As a child, I was really confused about restaurants that advertised "All you can eat". It is, after all, an ambiguous phrase. It made me think that there must be SOME restaurants where a group of people might go, only to be told for some mysterious reason "Only some of you can eat here.", or "Not all of you can eat here." But those that advertised "All you can eat" must be telling you that they weren't that kind of restaurant, saying that "All you can eat here (not just some of you)".
I used to get scared whenever my family would go out to restaurants and places advertising that they needed more employees, because I thought that "Help Wanted" signs meant there was a Wanted man on the loose in the area, and that they needed help catching him. The question of why a restaurant was advertising this never occurred to me.
My siblings and I had a strange set of rituals for everytime we came to a bridge while riding in the car. We would duck our heads if we went under a bridge because otherwise it would "suck up our hair" and lift our feet going over a bridge so it wouldn't suck off our toes.
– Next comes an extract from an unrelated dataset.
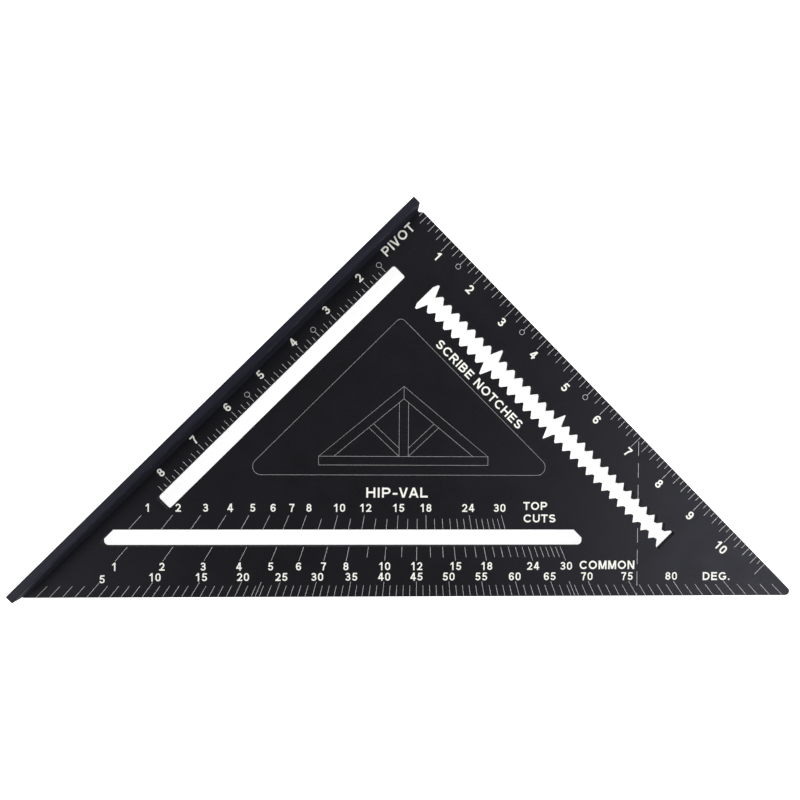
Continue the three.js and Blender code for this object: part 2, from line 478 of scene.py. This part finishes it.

I was 10 before I figured out my older brothers were just playing a game and nothing was really going to happen, and it was years before I didn't feel a tingle of fear for my hair when going under bridges.
When I was a kid, I thought that the electrical stations on the side of the road looked like a playground (monkeybars, slides, etc). When I asked my mom if we could go there, she told me those weren't for kids, and that only adults were allowed. From that point on, I couldn't wait to grow up so I could play on the adults-only playground.
I used to believe that if I learned how to be a tight-rope walker I could travel all over town by walking along the power lines up on the telephone poles.
I used to believe that mall directories were magic because they always knew where you were.